The redevelopment of Selhurst Park
It is eight years since Palace were first granted planning permission in principle by Croydon Council to redevelop their stadium, rebuilding the now-100-year-old Main Stand, and it was due to be completed by 2021.
Preliminary work commenced last summer, but Parish says supporters will see more visible work commencing in the new year.
“It’s no secret that not everyone wanted to do it, so we had some funding issues,” Parish said, in reference to Textor. “Then the costs got out of control and now we have managed to get them back under control. We had massive inflation in the market.
“We’re trying to develop all areas of the club. We’re not a sovereign state; this is people’s money.
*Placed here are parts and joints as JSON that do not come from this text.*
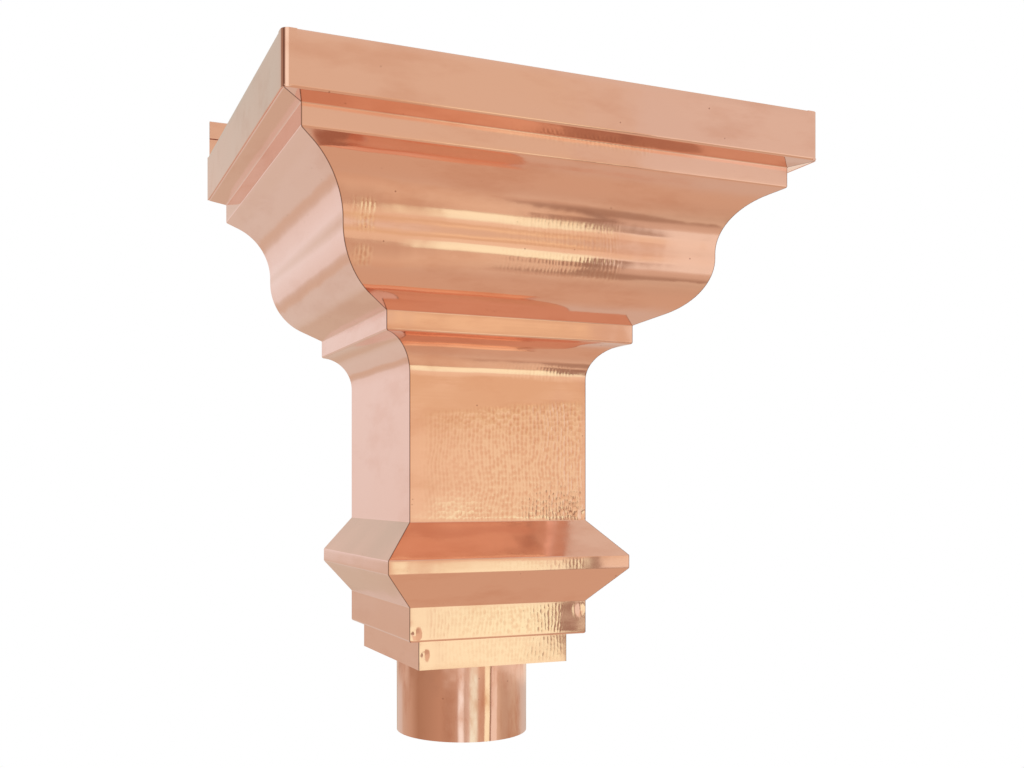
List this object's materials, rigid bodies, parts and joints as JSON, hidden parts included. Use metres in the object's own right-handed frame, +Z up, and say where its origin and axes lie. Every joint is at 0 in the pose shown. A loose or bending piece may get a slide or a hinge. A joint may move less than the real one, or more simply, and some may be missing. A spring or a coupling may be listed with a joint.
{
  "type": "rainwater hopper",
  "caption": "Wall-hung sheet copper gutter hopper: flared moulded box with an open top, square neck and round outlet spigot.",
  "frame": {"origin": "on the wall plane (rear face of the back plate), on the centre line, at the height of the rim", "axes": "+Z up, +Y into the wall, +X to the right seen from the front; the front faces -Y"},
  "size_m": [0.359, 0.25, 0.4569],
  "materials": {
    "front_panel": "bright new copper sheet",
    "left_side_panel": "bright new copper sheet",
    "right_side_panel": "bright new copper sheet",
    "back_plate": "bright new copper sheet",
    "base_plate": "bright new copper sheet",
    "outlet_tube": "bright new copper sheet"
  },
  "bodies": {
    "root": {"front_panel": "front_panel", "left_side_panel": "left_side_panel", "right_side_panel": "right_side_panel", "back_plate": "back_plate", "base_plate": "base_plate", "outlet_tube": "outlet_tube"}
  },
  "joints": []
}
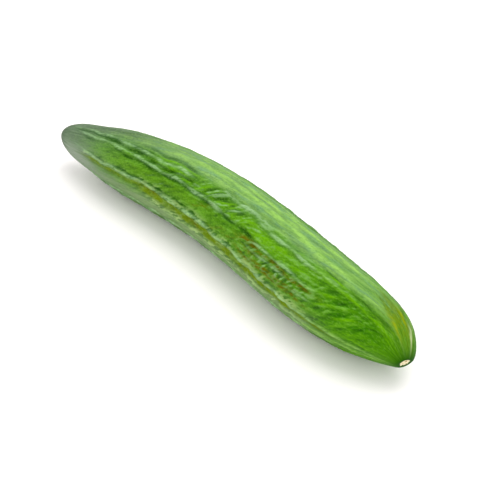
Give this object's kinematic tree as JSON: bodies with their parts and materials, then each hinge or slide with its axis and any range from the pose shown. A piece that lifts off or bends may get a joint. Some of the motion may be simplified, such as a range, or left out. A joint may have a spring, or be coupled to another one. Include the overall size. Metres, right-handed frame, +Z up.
{
  "type": "cucumber",
  "caption": "Whole long cucumber lying on its side, gently bowed, with a ribbed and wrinkled green skin, a narrow neck at the stem end and a pale corky blossom scar.",
  "frame": {"origin": "on the table under the middle of the bounding box", "axes": "+X along the fruit from the stem end to the blossom end, +Z up, +Y to the left of someone who looks along +X"},
  "size_m": [0.3042, 0.0606, 0.048],
  "materials": {
    "cucumber_skin": "soft waxy sheen over a ribbed, wrinkled green skin with paler ridges and olive grooves"
  },
  "bodies": {
    "root": {"cucumber": "cucumber_skin"}
  },
  "joints": []
}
It has to make some kind of rational sense to do it. If you look at the round of what we’re achieving as a club, facilities, the stadium will start in January, with people seeing holes dug in the ground, it is a lot.
Selhurst Park is due an upgrade (Richard Pelham/Getty Images)
“If anyone thinks we should just do one or the other (invest in either the squad or the infrastructure), they are wrong. We need to develop all elements of the club and be a destination for players, not somewhere some players see as a stepping stone.”
In that waiting period, the academy building has been transformed into a world-class facility also used by the first team, and their newly built final phase encompasses a hydrotherapy centre, which will boast a hyperbaric oxygen therapy and hypoxia chamber to enhance recovery by replicating high altitude and low oxygen environments respectively.
Parish’s own future
It would be easy to suggest that Parish wants his legacy to be the redeveloped stadium, but while that remains his ambition, he wants to stress that his work at Palace is not about him.
“The first job I had when I came in, and it still exists, is to make sure this club is here for as long as possible, providing joy for everyone in the community,” he says.
“I’m 60 years old. I love the club. I’m the same as Oliver; I don’t want to be here treading water. We have to be going somewhere.
“I’m happy doing it. We have the right group of people around us to do it. I’m not going to do it forever. At some point, we’ll have to think about what that looks like. I’ve always said I want to build a stand and leave the club on really solid ground. Feeling like it’s a Premier League club forever, challenging for Europe.
Parish shows off the FA Cup Palace won in May (Shaun Botterill/Getty Images)
“Some days the pressure is…” He trails off. “Football never leaves you; it’s always on. But the good times outweigh the bad times.”
Among the other Palace-related memorabilia in his office is a framed squad photo from a 1-0 win at Newcastle United in April 2019, which took them to 39 points and effectively guaranteed Premier League survival. A shield from winning the Premier League Asia Trophy in 2017 sits there, too.
He will never lose sight of those achievements, but now the club’s sights are set higher — much higher.